Un mot, d’abord, sur cette nouvelle dénomination : elle est pour le moins datée, renvoyant à un vocabulaire de la IIIe République où l’on parlait encore de « Chambres des députés ». Est-ce donc cela le « nouveau monde » ? Un « Conseil » ou une « Assemblée » aurait été plus contemporain.
Un autre mot, ensuite, sur ce qu’elle représente : la « société civile » s’oppose, me semble-t-il, à la société militaire. Or, depuis le Maréchal Pétain ou le Général de Gaulle, les institutions politiques ne sont plus composées de militaires, presque ès qualités. Une référence à la société « civique » ou, généralement, aux « activités socioéconomiques » aurait été préférable.
Cette « Chambre » aurait pu permettre de constitutionnaliser des nouveaux mécanismes de démocratie directe, marquant ainsi la réforme d’une réelle modernité. En réalité, rien de tout cela, à ce stade : elle a vocation à détenir, à l’instar du CESE actuel, un rôle principalement consultatif, quoique pas exclusivement.
Elle organisera des « consultations du public » – sans autre précision – et sera consultée sur les projets de loi à caractère économique, social et environnemental.

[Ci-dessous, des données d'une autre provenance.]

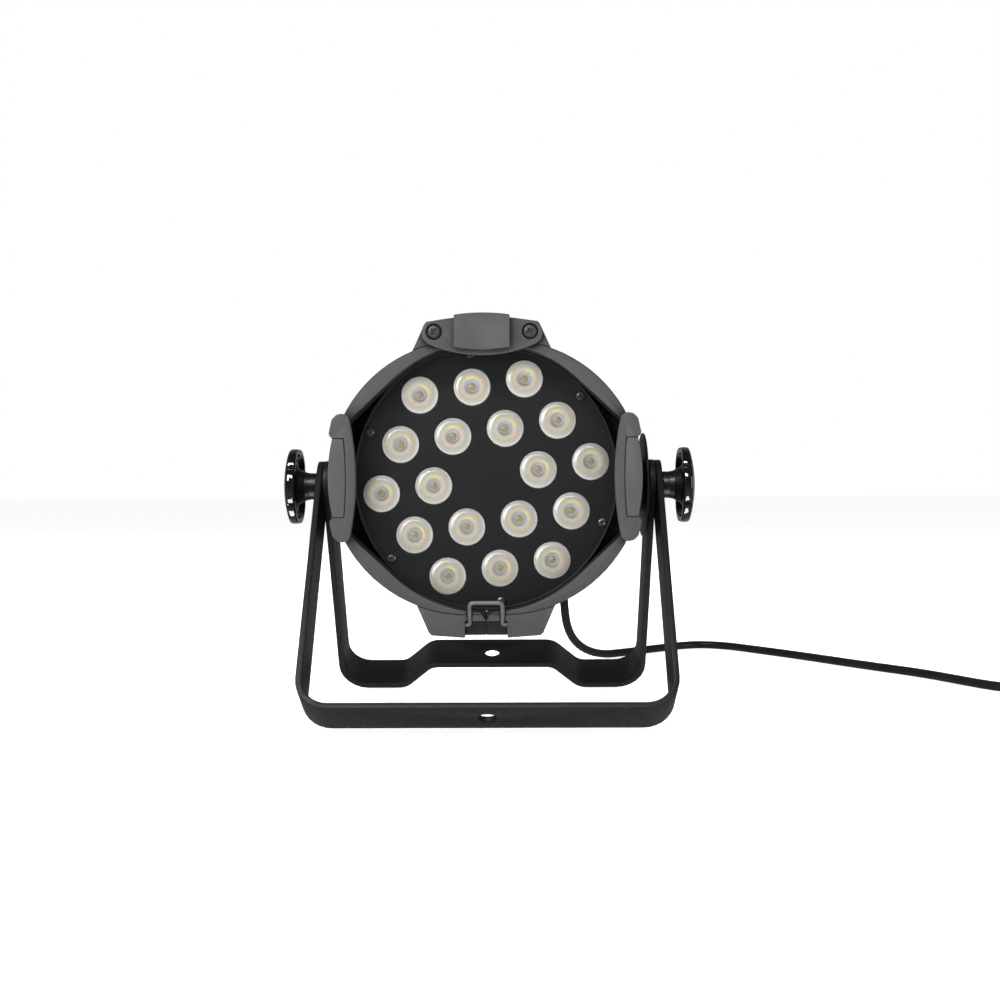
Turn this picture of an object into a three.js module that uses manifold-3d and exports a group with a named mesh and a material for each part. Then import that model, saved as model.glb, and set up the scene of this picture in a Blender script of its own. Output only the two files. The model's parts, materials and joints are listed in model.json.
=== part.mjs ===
// An LED par can stage light on a double-yoke floor stand. Millimetres, +Z up.
// The light shines towards -Y. The origin is on the floor, under the middle of the fixture's box.
import * as THREE from 'three';
import { mergeVertices } from 'three/addons/utils/BufferGeometryUtils.js';
import Module from 'manifold-3d';

const wasm = await Module();
wasm.setup();

// ---------------------------------------------------------------- driving dimensions
const DEGREE = Math.PI / 180;
const GAP = 0.3; // between pieces that touch
const FAR = 400; // longer than anything a cutter has to pass through

const PIVOT_BOLT_RADIUS = 4;
const PIVOT_HOLE_RADIUS = 4.6;

// Both yokes are bent from one flat strip. Lengths run from the pivot axis to the outer face of the base.
const STRIP = { width: 28.6, thickness: 4, bendRadius: 20, abovePivot: 17, clampHoleRadius: 5.5 };
const FRONT_YOKE = { span: 225, length: 165.4, tilt: 34.6 * DEGREE };
const REAR_YOKE = { span: 216, length: 157.1, rise: 18, riseHalfWidth: 43, footInner: 62, kneeRadius: 12 };

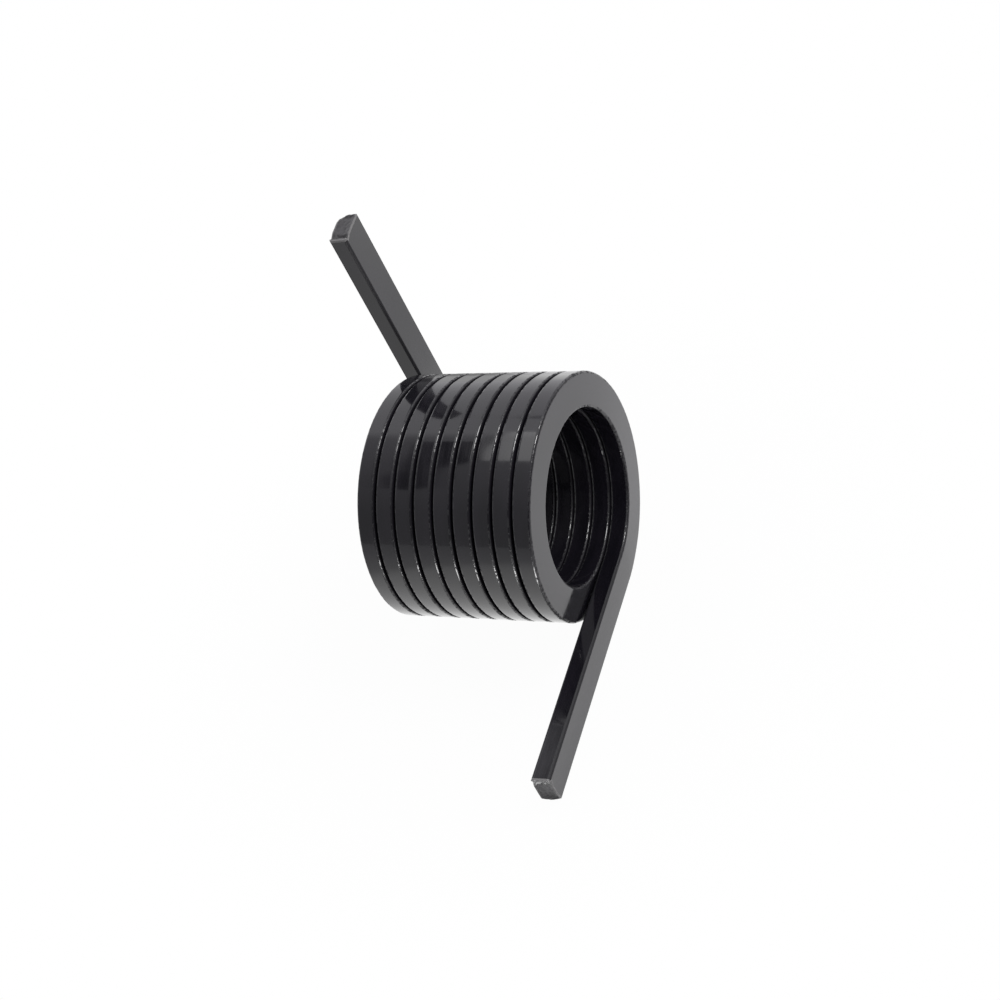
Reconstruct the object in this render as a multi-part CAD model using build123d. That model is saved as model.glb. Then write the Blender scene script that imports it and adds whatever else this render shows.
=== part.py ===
"""Left-hand torsion spring, coiled from rectangular wire with a straight tangential leg at each end.

Frame: millimetres, +Z up. The coil axis lies along Y and the origin is the centre of the bore.
The spring lies on its side: the front leg is flat on the ground along -X, the rear leg stands up.
"""
from build123d import *

import os
from math import radians, tan

# Wire
wire_width = 5.1  # across the coil, from the bore to the outside
wire_thickness = 2.75  # along the coil axis
wire_corner = 0.6  # radius of the four long edges

# Coil
bore_diameter = 25.0
coil_gap = 0.2  # free space between turns, at the middle of the wire's width
whole_turns = 9
leg_angle = 92.0  # wound past the whole turns, so also the angle between the legs
keystone = 0.25  # how strongly the bent wire thickens at the bore and thins outside
blend_angle = 15.0  # over which the straight wire's section turns into the bent wire's

# Legs, each sheared off at its free end; a lean above 0 leaves the outer face longer than the inner
front_leg_length = 38.45  # along the middle of the wire
front_shear_lean = -2.5
rear_leg_length = 38.35
rear_shear_lean = 6.5
shear_roll = 0.4  # radius of the outer edge, which the blade pressed over

# Machining allowances
bore_stock = 0.02  # wire inside the bore that bringing it to size takes off
tool_overrun = 5.0  # how far cutting tools reach past the wire

bore_radius = bore_diameter / 2
mean_radius = bore_radius + wire_width / 2
inner_side = bore_radius - bore_stock - mean_radius
outer_side = wire_width / 2
pitch = wire_thickness + coil_gap
coiled_angle = 360 * whole_turns + leg_angle
coil_rise = pitch * coiled_angle / 360
keystone_change = wire_thickness * keystone * wire_width / (2 * mean_radius)


def wire_section(thickness_change):
    """Section across the wire: X away from the coil axis, thicker inside and thinner outside."""
    half_inside = (wire_thickness + thickness_change) / 2
    half_outside = (wire_thickness - thickness_change) / 2
    outline = Polyline(
        (inner_side, -half_inside),
        (outer_side, -half_outside),
        (outer_side, half_outside),
        (inner_side, half_inside),
        close=True,
    )
    section = make_face(outline)
    return fillet(section.vertices(), wire_corner)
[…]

Tout autre projet ou proposition de loi pourra également lui être soumis, notamment les projets de loi de finances, de financement de la sécurité sociale, ou de programmation pluriannuelle des finances publiques. Elle recueillera également des pétitions, dans les conditions fixées par une loi organique et pourra décider de ses suites, y compris au sein des assemblées parlementaires.
Tout cela est vaste et vague, donc bâclé.
Sans parler des « consultations du public », dont on ne saisit ni l’objet ni les finalités, on comprend que les suites parlementaires des pétitions peuvent consister en des propositions de loi, voire des amendements (même si les délais risquent de rendre cela impossible), sans que l’on sache si elles devront être examinées, ou si elles seront simplement déposées. D’ailleurs, la « Chambre » disposera-t-elle d’un droit d’initiative législative ? On en doute à ce stade car, pour ce faire, il faudrait également modifier l’article 39 de la Constitution, qui limite ses détenteurs au Premier ministre et aux membres du Parlement.
Si l’on souhaite effectivement attribuer un rôle à cette « Chambre » modernisée, il serait judicieux de préciser ses prérogatives, afin d’éviter que la loi organique ne la transforme en « antichambre », où l’on patiente, on discute mais où rien ne se décide officiellement.
Enfin, en guise de modernisation et parce que le Chef de l’État l’avait proposé lorsqu’il était en campagne, il aurait été bienvenu d’insérer le numérique dans ce nouveau dispositif, au moins en reconnaissant la nécessité d’adapter la démocratie aux possibilités offertes désormais par la technique. Cela aurait permis de lui octroyer une reconnaissance constitutionnelle en tant que moyen de participation démocratique. L’intention figure d’ailleurs dans l’exposé des motifs du projet de loi : on regrette qu’elle ne se transforme pas en disposition. Il n’est pas encore trop tard pour bien faire.